The request: Write out the data below in full. Keep it exact.

═════ Material provided

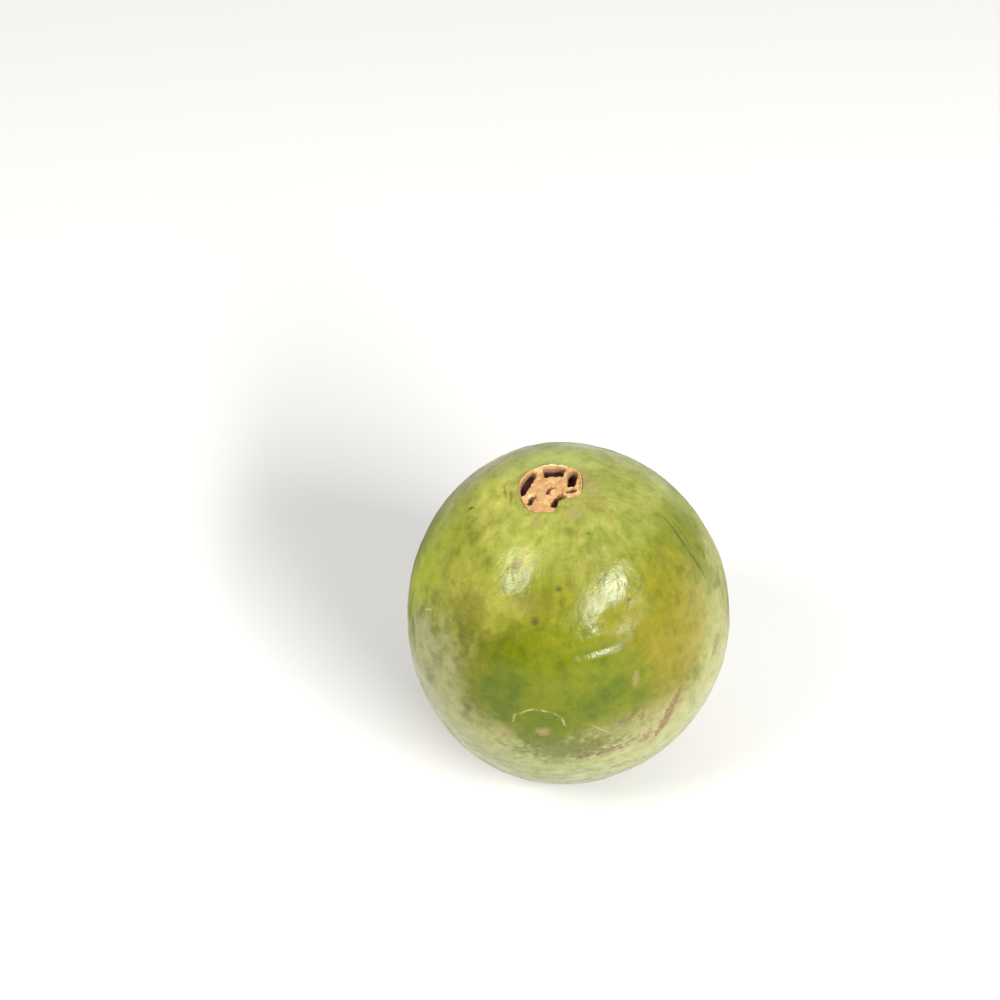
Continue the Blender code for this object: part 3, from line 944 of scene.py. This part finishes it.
    def mottled(self, coat: Coat, colour: Wire) -> Wire:
        """Break the colour up into clouds and streaks along the fruit.

        Args:
            coat: the material in the making.
            colour: the broad colour.

        Returns:
            The colour.
        """
        bench, place = coat.bench, coat.place
        x, y, z = bench.parts(place)
        girth = bench.hypotenuse(x, y) + self.streak_core
        even_x, even_y = (side / girth * self.streak_girth for side in (x, y))
        streaks = self.streaks.spread(bench, bench.vector(even_x, even_y, z * self.streak_stretch))
        clouds = self.clouds.spread(bench, place)
        colour = self.olive_clouds.lay(bench, clouds, colour)
        colour = self.dark_clouds.lay(bench, clouds, colour)
        colour = self.dark_streaks.lay(bench, streaks, colour)
        return self.light_streaks.lay(bench, streaks, colour)

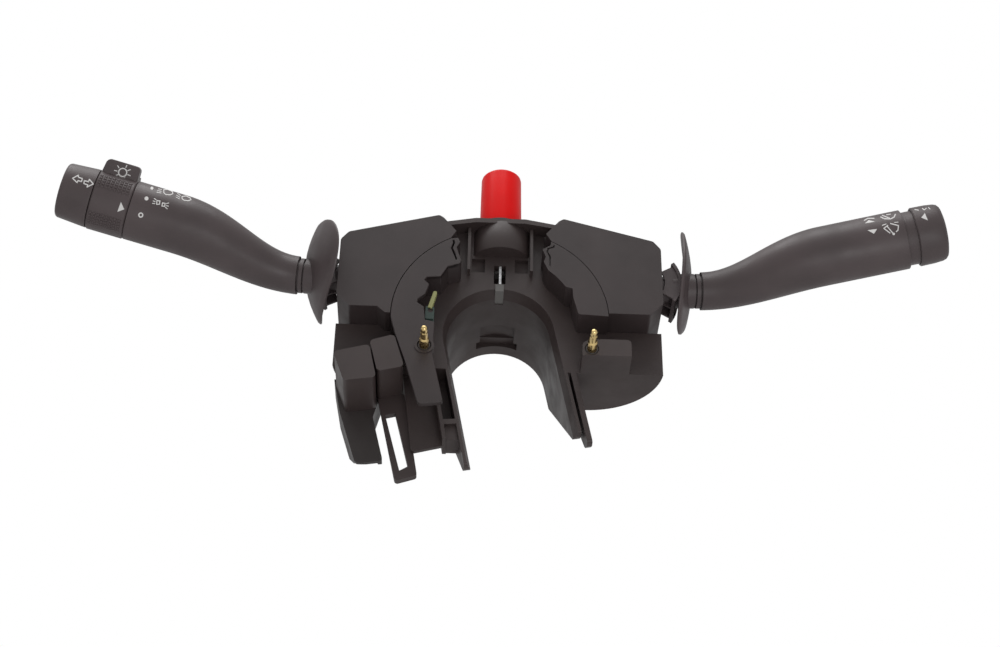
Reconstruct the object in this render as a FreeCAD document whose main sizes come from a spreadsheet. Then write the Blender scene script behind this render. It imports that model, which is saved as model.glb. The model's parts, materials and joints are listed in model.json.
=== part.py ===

══════════

Answer to this task:
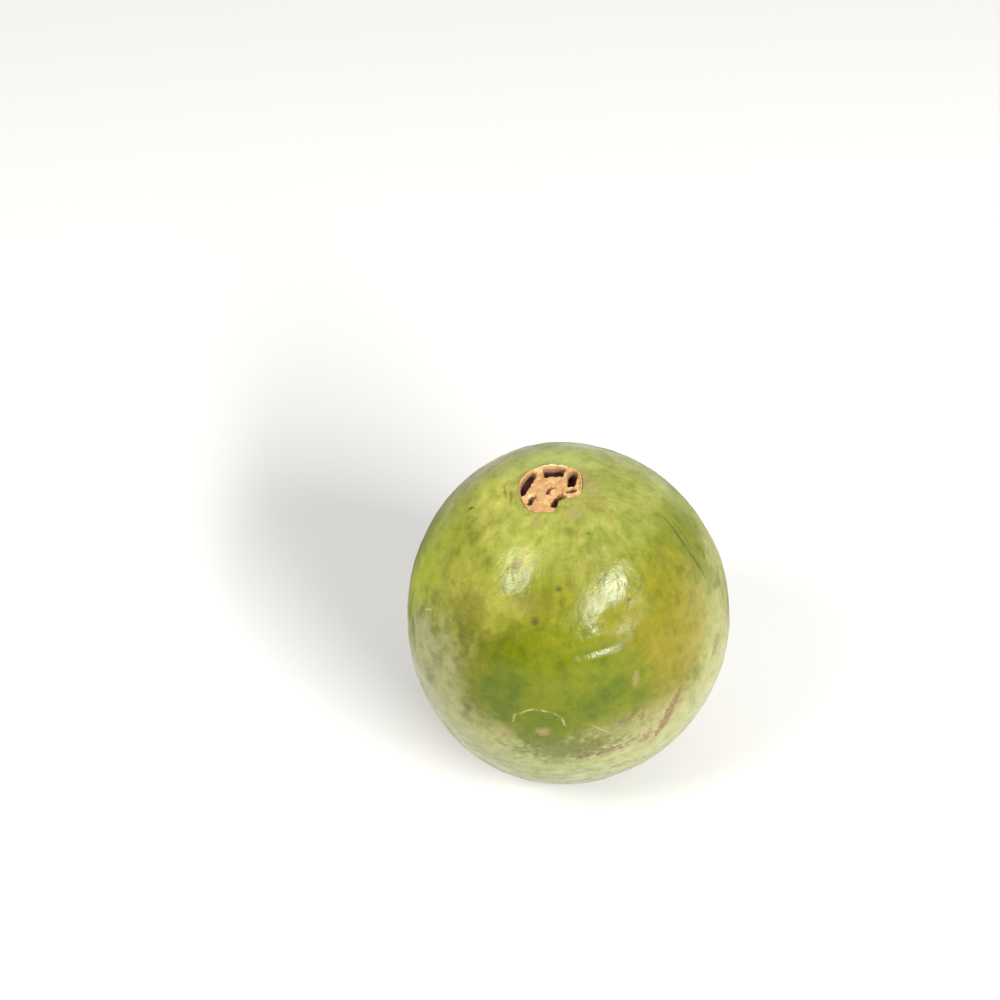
Continue the Blender code for this object: part 3, from line 944 of scene.py. This part finishes it.
    def mottled(self, coat: Coat, colour: Wire) -> Wire:
        """Break the colour up into clouds and streaks along the fruit.

        Args:
            coat: the material in the making.
            colour: the broad colour.

        Returns:
            The colour.
        """
        bench, place = coat.bench, coat.place
        x, y, z = bench.parts(place)
        girth = bench.hypotenuse(x, y) + self.streak_core
        even_x, even_y = (side / girth * self.streak_girth for side in (x, y))
        streaks = self.streaks.spread(bench, bench.vector(even_x, even_y, z * self.streak_stretch))
        clouds = self.clouds.spread(bench, place)
        colour = self.olive_clouds.lay(bench, clouds, colour)
        colour = self.dark_clouds.lay(bench, clouds, colour)
        colour = self.dark_streaks.lay(bench, streaks, colour)
        return self.light_streaks.lay(bench, streaks, colour)

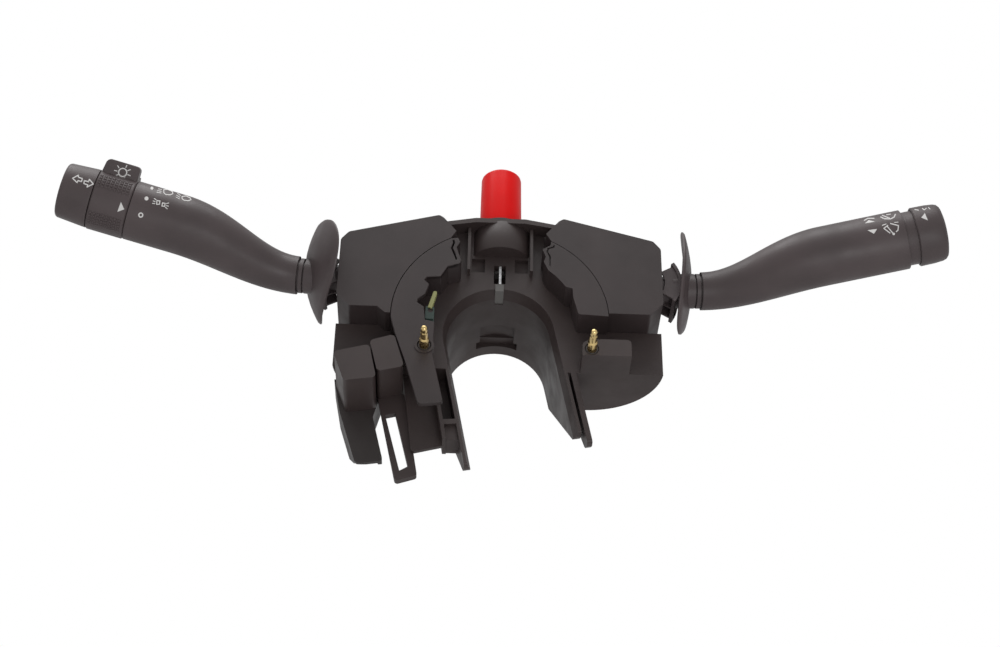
Reconstruct the object in this render as a FreeCAD document whose main sizes come from a spreadsheet. Then write the Blender scene script behind this render. It imports that model, which is saved as model.glb. The model's parts, materials and joints are listed in model.json.
=== part.py ===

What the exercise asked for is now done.